Right now, gravity is trying to flatten your house. Every roof tile, every piece of furniture, every person standing on the second floor is pushing downward, and the only thing preventing a catastrophic pancake situation is a carefully planned chain of structural elements passing those forces safely into the ground.

This chain is called a load path, and it's the single most important concept in structural engineering. Understanding how it works explains why some walls in your house are sacred — and why grabbing a sledgehammer on renovation day without checking can turn an exciting weekend project into a very expensive emergency.

Load Transfer: The Invisible Relay Race from Roof to Earth

Think of your house as a relay race where the baton is weight. Snow lands on the roof. The roof sheathing passes that load to the rafters. The rafters pass it to the ridge beam and the exterior walls. Those walls hand it down to the floor framing, which passes it to the walls below, and so on until everything arrives at the foundation, which spreads the load into the soil. Every link in this chain matters. If one runner drops the baton, the race doesn't just pause — it collapses.

Engineers divide these forces into two main categories. Dead loads are permanent — the weight of the building itself, the drywall, the tile floor you regret choosing. Live loads are temporary — people, furniture, that absurdly heavy piano your partner insisted on. Both types follow the same path downward, and every structural element along the way must be sized to handle the combined total with a healthy safety margin.
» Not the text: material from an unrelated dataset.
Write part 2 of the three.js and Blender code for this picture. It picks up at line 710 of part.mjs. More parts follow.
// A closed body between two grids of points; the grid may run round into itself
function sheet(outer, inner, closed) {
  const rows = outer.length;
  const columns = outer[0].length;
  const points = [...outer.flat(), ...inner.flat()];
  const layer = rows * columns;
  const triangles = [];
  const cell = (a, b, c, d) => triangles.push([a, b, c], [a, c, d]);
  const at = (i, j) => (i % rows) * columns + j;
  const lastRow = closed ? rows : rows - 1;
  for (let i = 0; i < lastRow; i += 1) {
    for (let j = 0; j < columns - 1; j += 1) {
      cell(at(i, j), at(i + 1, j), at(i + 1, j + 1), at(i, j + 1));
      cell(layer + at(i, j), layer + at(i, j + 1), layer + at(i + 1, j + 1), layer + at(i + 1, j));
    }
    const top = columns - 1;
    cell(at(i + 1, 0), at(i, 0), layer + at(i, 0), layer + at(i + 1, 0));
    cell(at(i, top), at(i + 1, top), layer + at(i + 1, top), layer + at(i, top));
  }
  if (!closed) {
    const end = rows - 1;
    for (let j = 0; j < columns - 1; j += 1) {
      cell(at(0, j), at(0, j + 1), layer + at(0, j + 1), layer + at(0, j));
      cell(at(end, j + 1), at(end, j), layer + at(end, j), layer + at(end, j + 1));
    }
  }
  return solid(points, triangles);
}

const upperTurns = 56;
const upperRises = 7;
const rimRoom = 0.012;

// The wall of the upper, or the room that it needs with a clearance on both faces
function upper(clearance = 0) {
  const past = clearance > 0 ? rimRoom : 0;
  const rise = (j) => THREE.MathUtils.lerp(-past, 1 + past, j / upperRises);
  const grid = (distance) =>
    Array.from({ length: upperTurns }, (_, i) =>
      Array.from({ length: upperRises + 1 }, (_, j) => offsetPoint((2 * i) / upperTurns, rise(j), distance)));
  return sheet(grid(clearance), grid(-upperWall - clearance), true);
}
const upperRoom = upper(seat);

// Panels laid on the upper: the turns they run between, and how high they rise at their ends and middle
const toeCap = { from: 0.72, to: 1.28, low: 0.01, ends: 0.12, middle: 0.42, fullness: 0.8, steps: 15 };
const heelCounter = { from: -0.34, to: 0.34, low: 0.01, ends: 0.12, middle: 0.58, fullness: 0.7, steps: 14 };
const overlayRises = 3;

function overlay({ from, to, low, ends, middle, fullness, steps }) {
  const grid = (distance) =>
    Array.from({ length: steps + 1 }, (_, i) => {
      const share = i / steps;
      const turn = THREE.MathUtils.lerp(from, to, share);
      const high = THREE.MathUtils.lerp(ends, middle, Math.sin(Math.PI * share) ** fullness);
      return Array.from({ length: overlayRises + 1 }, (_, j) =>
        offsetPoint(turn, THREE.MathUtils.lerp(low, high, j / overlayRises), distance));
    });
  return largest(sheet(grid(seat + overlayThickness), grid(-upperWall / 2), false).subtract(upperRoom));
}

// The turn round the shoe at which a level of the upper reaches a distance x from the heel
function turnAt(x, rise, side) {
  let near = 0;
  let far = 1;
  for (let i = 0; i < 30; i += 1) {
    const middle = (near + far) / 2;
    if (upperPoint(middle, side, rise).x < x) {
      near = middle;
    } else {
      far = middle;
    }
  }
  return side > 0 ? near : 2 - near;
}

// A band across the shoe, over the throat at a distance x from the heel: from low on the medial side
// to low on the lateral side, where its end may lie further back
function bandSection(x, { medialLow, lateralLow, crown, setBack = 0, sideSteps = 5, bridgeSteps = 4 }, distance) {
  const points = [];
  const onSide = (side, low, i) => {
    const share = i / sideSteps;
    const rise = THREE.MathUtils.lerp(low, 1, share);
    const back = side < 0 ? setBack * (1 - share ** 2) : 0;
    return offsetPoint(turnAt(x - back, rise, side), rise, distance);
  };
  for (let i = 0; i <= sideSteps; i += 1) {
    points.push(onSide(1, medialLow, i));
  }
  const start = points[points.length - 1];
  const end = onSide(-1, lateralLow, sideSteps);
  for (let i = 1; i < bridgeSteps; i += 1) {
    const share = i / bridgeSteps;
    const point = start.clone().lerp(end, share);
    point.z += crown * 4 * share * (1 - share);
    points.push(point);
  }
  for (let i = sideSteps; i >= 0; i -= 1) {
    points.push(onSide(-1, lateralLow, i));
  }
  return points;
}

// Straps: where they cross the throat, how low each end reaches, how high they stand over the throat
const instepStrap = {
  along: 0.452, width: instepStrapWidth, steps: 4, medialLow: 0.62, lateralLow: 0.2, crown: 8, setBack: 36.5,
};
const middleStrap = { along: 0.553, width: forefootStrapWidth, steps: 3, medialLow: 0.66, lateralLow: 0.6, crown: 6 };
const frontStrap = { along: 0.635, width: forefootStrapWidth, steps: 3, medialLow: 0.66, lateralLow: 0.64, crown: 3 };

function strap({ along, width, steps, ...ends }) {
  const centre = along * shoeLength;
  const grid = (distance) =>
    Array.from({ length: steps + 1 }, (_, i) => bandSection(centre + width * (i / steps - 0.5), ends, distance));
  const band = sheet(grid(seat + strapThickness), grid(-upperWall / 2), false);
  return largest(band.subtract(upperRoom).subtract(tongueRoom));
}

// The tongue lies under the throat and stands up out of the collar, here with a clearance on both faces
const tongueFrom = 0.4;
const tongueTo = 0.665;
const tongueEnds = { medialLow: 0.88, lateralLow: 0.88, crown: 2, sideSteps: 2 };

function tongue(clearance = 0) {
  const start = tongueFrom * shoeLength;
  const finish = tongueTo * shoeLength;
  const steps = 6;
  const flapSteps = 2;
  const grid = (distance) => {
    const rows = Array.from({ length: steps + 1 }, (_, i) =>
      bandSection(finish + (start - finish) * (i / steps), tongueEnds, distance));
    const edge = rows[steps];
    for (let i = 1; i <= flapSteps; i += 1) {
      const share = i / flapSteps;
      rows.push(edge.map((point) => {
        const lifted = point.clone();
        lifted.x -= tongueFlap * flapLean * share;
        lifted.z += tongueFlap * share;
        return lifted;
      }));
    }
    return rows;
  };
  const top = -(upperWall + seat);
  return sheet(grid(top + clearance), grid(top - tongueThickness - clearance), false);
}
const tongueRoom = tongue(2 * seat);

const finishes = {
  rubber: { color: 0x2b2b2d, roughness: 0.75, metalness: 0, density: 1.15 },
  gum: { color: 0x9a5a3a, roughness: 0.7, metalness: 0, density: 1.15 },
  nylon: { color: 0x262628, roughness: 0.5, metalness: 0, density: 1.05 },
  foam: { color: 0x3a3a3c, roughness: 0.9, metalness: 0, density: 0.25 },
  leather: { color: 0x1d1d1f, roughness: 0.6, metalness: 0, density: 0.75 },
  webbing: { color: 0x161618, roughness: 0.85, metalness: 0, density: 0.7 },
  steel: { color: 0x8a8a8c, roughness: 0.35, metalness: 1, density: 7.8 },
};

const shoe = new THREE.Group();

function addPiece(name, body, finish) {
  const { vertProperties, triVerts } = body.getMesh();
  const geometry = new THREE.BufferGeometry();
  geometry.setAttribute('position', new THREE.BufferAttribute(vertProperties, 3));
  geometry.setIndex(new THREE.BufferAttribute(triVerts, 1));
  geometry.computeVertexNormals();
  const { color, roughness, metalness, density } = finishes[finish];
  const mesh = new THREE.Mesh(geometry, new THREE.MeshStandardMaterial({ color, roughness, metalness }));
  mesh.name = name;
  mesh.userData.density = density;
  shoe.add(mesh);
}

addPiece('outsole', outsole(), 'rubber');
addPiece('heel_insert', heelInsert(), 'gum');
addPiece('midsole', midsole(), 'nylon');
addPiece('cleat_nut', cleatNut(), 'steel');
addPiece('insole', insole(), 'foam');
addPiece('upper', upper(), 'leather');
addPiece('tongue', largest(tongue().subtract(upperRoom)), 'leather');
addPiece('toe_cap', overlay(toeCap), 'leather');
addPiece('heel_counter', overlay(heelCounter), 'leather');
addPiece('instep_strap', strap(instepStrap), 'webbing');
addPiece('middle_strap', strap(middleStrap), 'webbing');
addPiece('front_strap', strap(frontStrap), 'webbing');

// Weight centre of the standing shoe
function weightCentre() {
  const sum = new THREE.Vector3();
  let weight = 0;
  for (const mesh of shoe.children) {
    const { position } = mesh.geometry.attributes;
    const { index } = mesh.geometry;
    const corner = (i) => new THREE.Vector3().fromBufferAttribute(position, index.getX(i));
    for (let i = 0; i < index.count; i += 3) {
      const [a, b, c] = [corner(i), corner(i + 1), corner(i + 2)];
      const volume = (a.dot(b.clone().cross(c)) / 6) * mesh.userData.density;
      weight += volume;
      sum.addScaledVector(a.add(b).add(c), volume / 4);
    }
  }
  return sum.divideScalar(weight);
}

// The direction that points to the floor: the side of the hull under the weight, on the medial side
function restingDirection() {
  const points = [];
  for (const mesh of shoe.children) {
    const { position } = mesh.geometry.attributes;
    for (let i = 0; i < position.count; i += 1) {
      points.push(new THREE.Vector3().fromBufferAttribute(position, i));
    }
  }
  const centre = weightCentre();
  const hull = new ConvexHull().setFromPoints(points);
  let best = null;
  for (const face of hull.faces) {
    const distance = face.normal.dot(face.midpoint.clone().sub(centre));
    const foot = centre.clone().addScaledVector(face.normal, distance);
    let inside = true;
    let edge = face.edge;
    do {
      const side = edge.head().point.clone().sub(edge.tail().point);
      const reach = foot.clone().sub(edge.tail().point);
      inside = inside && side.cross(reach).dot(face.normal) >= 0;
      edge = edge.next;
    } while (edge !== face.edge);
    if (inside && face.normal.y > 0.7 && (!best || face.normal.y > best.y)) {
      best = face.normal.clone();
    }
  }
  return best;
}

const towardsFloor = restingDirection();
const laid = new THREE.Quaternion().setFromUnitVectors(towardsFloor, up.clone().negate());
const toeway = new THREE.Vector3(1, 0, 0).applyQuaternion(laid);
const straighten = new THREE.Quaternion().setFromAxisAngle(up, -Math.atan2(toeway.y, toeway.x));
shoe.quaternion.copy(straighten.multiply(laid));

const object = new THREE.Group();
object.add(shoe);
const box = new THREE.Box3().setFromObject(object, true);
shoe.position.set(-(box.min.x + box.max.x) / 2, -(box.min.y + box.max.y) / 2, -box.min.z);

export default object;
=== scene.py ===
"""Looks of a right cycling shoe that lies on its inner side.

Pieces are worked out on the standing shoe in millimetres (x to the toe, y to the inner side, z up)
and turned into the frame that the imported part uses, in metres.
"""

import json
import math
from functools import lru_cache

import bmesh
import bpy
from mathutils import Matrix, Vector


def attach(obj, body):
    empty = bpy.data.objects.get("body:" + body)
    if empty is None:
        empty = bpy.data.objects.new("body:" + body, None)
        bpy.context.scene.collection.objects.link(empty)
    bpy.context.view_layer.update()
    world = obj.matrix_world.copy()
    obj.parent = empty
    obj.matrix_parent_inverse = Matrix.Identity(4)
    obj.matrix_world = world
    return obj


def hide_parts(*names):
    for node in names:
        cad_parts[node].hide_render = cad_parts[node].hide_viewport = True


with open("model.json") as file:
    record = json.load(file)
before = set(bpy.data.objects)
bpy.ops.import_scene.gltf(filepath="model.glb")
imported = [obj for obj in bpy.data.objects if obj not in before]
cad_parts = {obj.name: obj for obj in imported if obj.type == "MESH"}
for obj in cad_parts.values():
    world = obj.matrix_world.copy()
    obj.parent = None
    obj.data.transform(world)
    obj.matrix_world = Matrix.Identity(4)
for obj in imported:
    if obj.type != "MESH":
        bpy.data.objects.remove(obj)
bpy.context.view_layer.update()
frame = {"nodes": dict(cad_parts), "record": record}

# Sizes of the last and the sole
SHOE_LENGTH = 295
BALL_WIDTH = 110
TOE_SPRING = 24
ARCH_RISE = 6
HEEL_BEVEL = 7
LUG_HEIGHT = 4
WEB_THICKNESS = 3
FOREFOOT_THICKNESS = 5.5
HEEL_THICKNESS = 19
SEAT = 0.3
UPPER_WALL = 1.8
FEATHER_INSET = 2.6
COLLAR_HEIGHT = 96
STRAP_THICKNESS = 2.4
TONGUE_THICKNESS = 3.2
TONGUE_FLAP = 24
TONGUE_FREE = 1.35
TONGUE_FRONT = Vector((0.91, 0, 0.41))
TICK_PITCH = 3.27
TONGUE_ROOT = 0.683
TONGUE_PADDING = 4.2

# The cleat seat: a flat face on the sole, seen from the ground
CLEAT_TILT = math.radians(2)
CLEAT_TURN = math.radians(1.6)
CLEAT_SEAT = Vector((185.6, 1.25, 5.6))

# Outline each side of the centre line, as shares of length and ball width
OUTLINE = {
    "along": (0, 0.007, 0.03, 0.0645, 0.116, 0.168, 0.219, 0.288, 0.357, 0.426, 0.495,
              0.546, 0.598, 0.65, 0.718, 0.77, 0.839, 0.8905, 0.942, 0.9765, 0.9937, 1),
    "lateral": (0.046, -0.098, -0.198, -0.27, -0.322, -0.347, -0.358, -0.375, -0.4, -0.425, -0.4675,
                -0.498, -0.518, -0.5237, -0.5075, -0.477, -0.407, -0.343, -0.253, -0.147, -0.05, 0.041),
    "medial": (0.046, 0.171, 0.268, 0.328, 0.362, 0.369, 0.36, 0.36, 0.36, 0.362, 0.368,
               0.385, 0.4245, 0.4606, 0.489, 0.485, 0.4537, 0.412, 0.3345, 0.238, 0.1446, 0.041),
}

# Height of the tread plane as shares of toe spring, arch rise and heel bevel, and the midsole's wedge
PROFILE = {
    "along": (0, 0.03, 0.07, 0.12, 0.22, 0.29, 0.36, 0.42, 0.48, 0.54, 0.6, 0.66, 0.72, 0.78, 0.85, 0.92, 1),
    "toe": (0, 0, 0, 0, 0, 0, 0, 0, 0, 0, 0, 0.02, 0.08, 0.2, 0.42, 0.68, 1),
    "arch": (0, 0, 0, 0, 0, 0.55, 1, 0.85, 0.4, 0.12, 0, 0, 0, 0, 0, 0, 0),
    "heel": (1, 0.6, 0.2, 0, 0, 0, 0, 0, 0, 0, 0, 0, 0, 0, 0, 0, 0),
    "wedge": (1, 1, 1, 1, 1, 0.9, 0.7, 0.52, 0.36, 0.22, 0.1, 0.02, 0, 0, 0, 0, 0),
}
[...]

Here's what makes load paths elegant: they're not random. Engineers deliberately route forces through the strongest, most direct path possible. A well-designed load path is like a highway system — wide lanes, no bottlenecks, smooth transfers. A poorly designed one is like rush hour through a single-lane roundabout. The loads pile up, stress concentrates, and something eventually gives.

Takeaway

Every force in a building needs a continuous, unbroken path to the ground. Structural integrity isn't about any single strong element — it's about the completeness of the chain.

Wall Identification: Reading the Bones of Your House

So how do you figure out which walls are holding your house up and which ones are just dividing your bedroom from the bathroom? The simplest clue is direction. Bearing walls almost always run perpendicular to the floor joists or ceiling joists above them. That's because joists are like a series of small bridges, and they need support at their ends — or at midpoints for longer spans. A bearing wall sitting underneath those joists catches their load and redirects it downward.
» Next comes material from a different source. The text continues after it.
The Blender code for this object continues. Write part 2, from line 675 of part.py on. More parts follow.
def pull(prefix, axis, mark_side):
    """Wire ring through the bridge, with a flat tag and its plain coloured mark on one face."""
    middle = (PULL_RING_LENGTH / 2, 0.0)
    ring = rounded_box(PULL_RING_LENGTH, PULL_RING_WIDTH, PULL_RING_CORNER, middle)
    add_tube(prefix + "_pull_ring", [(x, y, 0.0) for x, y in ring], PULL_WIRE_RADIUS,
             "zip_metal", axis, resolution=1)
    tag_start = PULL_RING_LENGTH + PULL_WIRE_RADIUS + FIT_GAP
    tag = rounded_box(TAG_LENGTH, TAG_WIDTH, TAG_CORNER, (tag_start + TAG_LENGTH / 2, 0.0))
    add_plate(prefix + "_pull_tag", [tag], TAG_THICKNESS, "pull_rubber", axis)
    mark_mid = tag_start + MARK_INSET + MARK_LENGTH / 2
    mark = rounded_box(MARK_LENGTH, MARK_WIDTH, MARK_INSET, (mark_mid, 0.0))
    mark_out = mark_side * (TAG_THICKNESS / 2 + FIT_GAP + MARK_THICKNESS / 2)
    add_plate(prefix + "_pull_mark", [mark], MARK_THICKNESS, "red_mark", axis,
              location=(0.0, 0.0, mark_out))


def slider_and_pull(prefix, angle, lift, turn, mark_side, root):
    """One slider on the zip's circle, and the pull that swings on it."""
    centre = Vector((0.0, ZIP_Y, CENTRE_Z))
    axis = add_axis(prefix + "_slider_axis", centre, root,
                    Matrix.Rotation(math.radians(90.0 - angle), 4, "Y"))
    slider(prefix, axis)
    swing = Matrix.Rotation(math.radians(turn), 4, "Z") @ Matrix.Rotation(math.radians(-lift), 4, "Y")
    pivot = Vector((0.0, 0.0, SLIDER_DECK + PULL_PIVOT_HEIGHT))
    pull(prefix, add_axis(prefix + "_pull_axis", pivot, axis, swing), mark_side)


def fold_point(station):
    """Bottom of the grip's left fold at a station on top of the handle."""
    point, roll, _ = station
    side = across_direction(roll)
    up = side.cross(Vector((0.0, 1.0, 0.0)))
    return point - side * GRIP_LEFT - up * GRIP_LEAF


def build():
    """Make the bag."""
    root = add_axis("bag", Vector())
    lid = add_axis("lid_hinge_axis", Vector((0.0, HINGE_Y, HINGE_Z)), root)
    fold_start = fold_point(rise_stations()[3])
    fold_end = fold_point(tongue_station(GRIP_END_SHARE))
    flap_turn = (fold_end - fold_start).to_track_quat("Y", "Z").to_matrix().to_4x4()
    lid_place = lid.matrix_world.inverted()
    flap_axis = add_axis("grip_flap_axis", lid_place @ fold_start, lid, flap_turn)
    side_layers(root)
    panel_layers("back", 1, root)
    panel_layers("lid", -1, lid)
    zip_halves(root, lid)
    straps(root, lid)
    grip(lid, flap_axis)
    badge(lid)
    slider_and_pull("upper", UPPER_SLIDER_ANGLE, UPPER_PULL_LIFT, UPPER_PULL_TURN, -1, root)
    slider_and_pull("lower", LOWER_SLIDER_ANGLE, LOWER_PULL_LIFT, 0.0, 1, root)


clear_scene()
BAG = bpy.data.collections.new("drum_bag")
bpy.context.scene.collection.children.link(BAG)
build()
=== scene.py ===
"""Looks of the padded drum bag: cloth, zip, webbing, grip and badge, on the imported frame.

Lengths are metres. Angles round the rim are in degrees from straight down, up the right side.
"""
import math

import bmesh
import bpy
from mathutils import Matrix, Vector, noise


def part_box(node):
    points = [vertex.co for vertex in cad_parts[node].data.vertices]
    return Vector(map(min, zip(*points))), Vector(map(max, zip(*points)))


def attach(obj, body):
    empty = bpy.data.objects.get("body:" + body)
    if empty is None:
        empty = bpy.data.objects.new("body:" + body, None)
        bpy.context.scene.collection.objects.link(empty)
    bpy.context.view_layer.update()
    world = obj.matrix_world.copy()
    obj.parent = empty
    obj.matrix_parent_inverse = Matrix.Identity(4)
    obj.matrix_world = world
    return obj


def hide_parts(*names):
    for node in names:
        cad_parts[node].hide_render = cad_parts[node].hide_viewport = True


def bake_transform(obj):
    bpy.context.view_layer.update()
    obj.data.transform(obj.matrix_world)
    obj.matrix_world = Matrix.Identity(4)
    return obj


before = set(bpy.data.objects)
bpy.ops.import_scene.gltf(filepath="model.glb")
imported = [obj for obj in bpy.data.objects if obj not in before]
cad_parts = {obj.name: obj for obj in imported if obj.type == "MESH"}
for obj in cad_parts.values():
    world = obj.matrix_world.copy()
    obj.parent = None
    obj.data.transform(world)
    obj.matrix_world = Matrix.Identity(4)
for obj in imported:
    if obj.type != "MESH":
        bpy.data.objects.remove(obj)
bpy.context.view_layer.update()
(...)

There are other telltale signs. Bearing walls tend to stack vertically — if there's a wall directly below on the floor beneath, and another in the basement sitting on the foundation, that's a strong hint you're looking at a load-carrying member. Exterior walls are almost always bearing walls because they support the roof and upper floors at the building's perimeter. Interior walls that run down the center of a house are suspicious too, since they often carry the midspan load of joists that would otherwise need to be much thicker.

But here's the humbling truth: you can't always tell just by looking. Some walls that seem decorative are quietly doing critical structural work. Some walls that look important are just partitions nailed between the floor and ceiling. This is exactly why engineers don't guess — they read the blueprints, inspect the framing, and trace the load path from top to bottom before making any calls.

Takeaway

A bearing wall's job is revealed by what sits on top of it, not by how thick it looks. Always trace the load path from roof to foundation before trusting any wall to be non-structural.

Renovation Risks: Removing Walls Without Removing Support

Open-concept living has convinced millions of homeowners that walls are just suggestions. And sometimes they are — partition walls come out with nothing more dramatic than some dust and drywall repair. But when someone removes a bearing wall without replacing its function, the results range from sagging floors and cracked ceilings to sudden, dangerous structural failure. The load doesn't disappear just because the wall did. It has to go somewhere.

This is where engineers earn their fee. When a bearing wall needs to come out, the solution is usually a beam-and-post system. A steel or engineered-wood beam gets installed where the wall used to be, spanning the open space. Posts or columns at each end of the beam transfer the load down to the foundation. The engineer calculates the total load the wall was carrying, sizes the beam to handle it with appropriate deflection limits, and specifies footings that can handle the now-concentrated point loads where the posts land.

What seems like a simple swap — wall out, beam in — actually involves careful temporary shoring to hold everything up during construction, precise sizing calculations, and often foundation upgrades beneath the new posts. Skipping the engineering is like removing a leg from a table and hoping the other three are feeling generous. Sometimes they are. Sometimes your ceiling meets your floor.

Takeaway

Removing a bearing wall isn't deleting structure — it's rerouting it. The engineering challenge isn't about taking something away; it's about building a new path for the same forces to follow.

Your house is a quiet machine. Every wall, beam, and footing plays a role in an unbroken relay of forces flowing from sky to soil. Understanding this load path transforms how you see buildings — not as static boxes, but as dynamic systems in constant equilibrium with gravity.

Next time you walk through your home, look up at the ceiling joists, glance at where walls stack above each other, and appreciate the invisible engineering holding it all together. And if you're eyeing that wall with a sledgehammer — call an engineer first.